I believe the war was far from decided by the summer of 1862—or the summers of 1863 or 1864. The key for the Confederacy lay in convincing a majority of citizens in the United States that subduing the rebellion would be too costly in lives and material resources. Three times Confederate arms came close to doing so, largely because of what Lee accomplished in the Eastern Theater—in the late summer and early autumn of 1862, following Southern victories in the Seven Days’ and Second Manassas campaigns and the invasion of Maryland; the late spring and early summer of 1863, after Fredericksburg, Chancellorsville and Lee’s second invasion of the North; and, most important of all, the summer of 1864, when the unprecedented casualties of the Overland Campaign and Grant’s inability to capture Richmond, together with other Union failures, sent civilian morale in the North spiraling downward.

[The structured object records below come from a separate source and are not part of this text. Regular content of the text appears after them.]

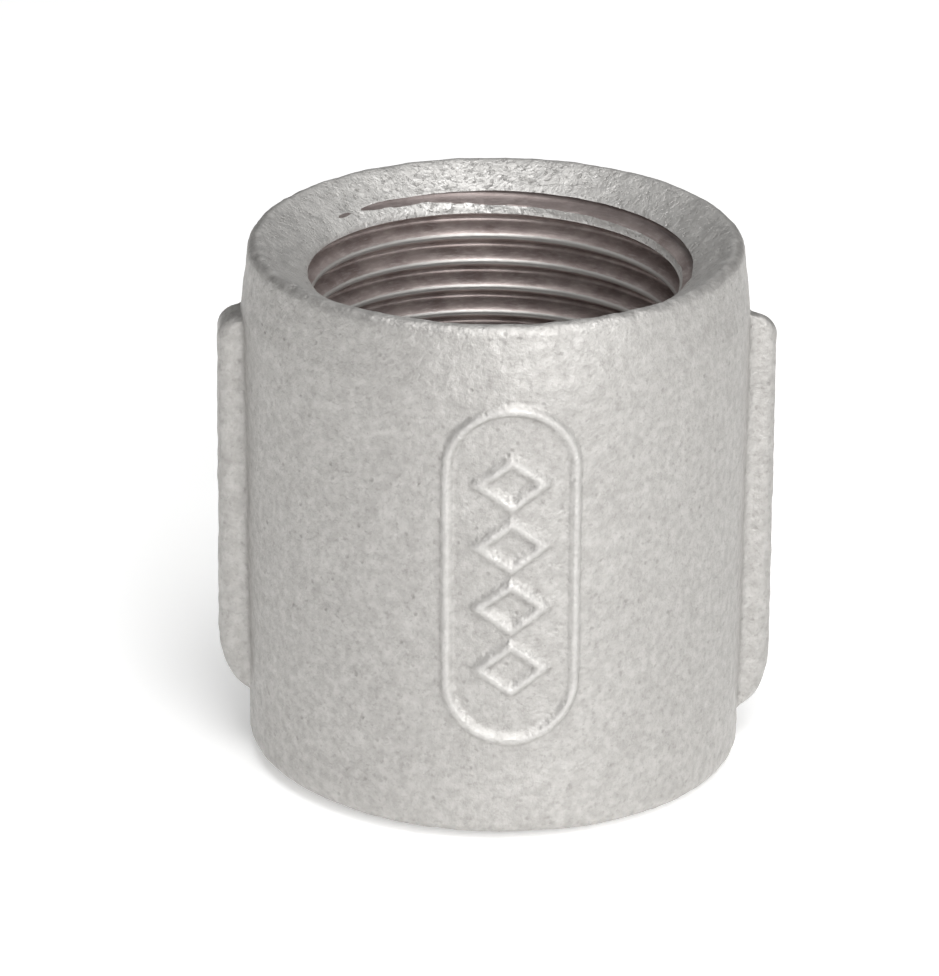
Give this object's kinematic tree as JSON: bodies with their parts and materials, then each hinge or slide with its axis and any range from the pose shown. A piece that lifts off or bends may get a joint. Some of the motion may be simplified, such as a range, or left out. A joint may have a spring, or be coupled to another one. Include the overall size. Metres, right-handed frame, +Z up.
{
  "type": "pipe socket",
  "caption": "Short round malleable iron pipe socket with a right-hand internal thread straight through, countersunk ends and two outer ribs.",
  "frame": {"origin": "centre of the bottom end face, where the bore's axis meets it", "axes": "+Z up along the bore, +X through the middle of one rib, -Y out of the side with the raised oval ring"},
  "size_m": [0.0464, 0.0424, 0.045],
  "materials": {
    "galvanised_iron": "hot-dip galvanised, sandy as-cast grain outside, bare cut threads inside"
  },
  "bodies": {
    "root": {"socket_body": "galvanised_iron"}
  },
  "joints": []
}
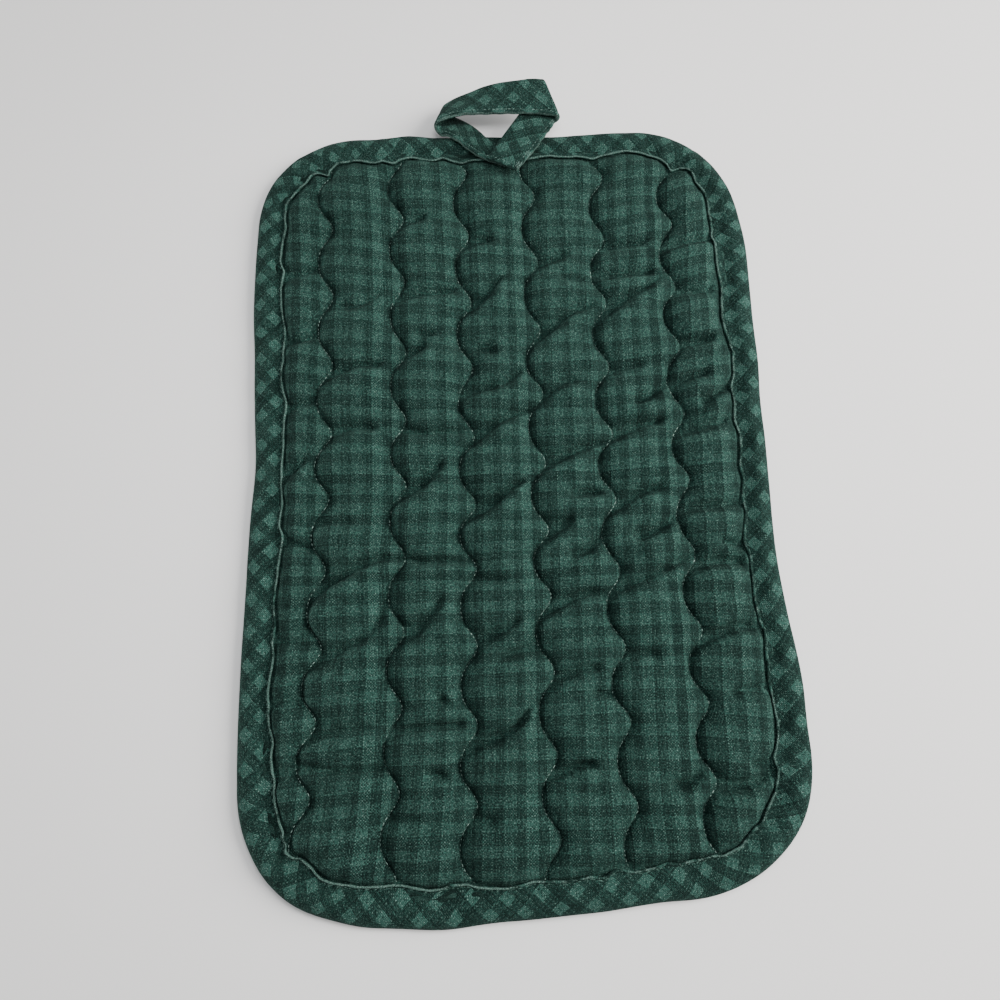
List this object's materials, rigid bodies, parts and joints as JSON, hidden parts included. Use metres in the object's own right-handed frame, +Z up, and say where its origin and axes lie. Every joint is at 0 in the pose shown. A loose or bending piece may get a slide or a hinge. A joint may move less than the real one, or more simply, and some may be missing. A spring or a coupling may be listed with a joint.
{
  "type": "pot holder",
  "caption": "Rectangular quilted cotton pot holder with rounded corners, wavy lengthwise quilting, a bias-bound edge and a sewn hanging loop, lying face up.",
  "frame": {"origin": "on the surface that the pot holder lies on, under the middle of the bounding box of pad and loop together", "axes": "+Y runs from the pad's lower edge towards the hanging loop, +X to the right of that seen from above, +Z up from the surface"},
  "size_m": [0.2054, 0.3314, 0.0143],
  "materials": {
    "check_cotton": "woven cotton in a small dark green check, matt",
    "bias_cotton": "the same cotton cut on the bias, folded and topstitched, matt",
    "loop_cotton": "the same cotton folded in four and topstitched, matt, worn pale at its folds"
  },
  "bodies": {
    "root": {"pad": "check_cotton", "binding": "bias_cotton", "loop": "loop_cotton"}
  },
  "joints": []
}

Evidence abounds on how people on both sides thought about the Eastern Theater. Confederates focused on Lee and his army because they supplied almost all good news from the battlefield. Such was Lee’s stature that Appomattox effectively marked the end of the war. “I have looked on Genl. Lee as the rallying point for the Army of the South,” wrote a Virginia woman on April 13, 1865; “I have really lived on hope for four years & now I am utterly bewildered.” A Georgian agreed: “‘It is useless to struggle longer,’ seems to be the common cry,” she noted sadly, “and the poor wounded men go hobbling about the streets with despair on their faces.”

Frank Leslie’s Illustrated Newspaper conveyed a similar attitude in its coverage of the Grand Review of Union forces in May 1865. It accorded a full measure of praise to Sherman’s Western forces but insisted that the Army of the Potomac, because it confronted Lee’s famous command, had shouldered the greatest military burden: “Against them the power of the rebellion was mainly concentrated and consumed. Whether attacking or defending, it was the Army of the Potomac, with its mighty sledge, that battered the traitor fabric into the dust.” And Lincoln famously complained in August 1862 that a splendid record of success in the West extending from Forts Henry and Donelson through Shiloh and the fall of New Orleans had been offset by McClellan’s retreat after the Seven Days’. “[I]t seems unreasonable,” the president complained to a French diplomat, “that a series of successes, extending through half-a-year, and clearing more than a hundred thousand square miles of country, should help us so little, while a single half-defeat should hurt us so much.”

I mean none of this to suggest that Western battles and generals were unimportant—Vicksburg, for example, loomed far larger in 1863 than did Gettysburg. But whatever we may think, people at the time most often gazed eastward to gauge how the war progressed. Their perception was crucial, and we should take it seriously.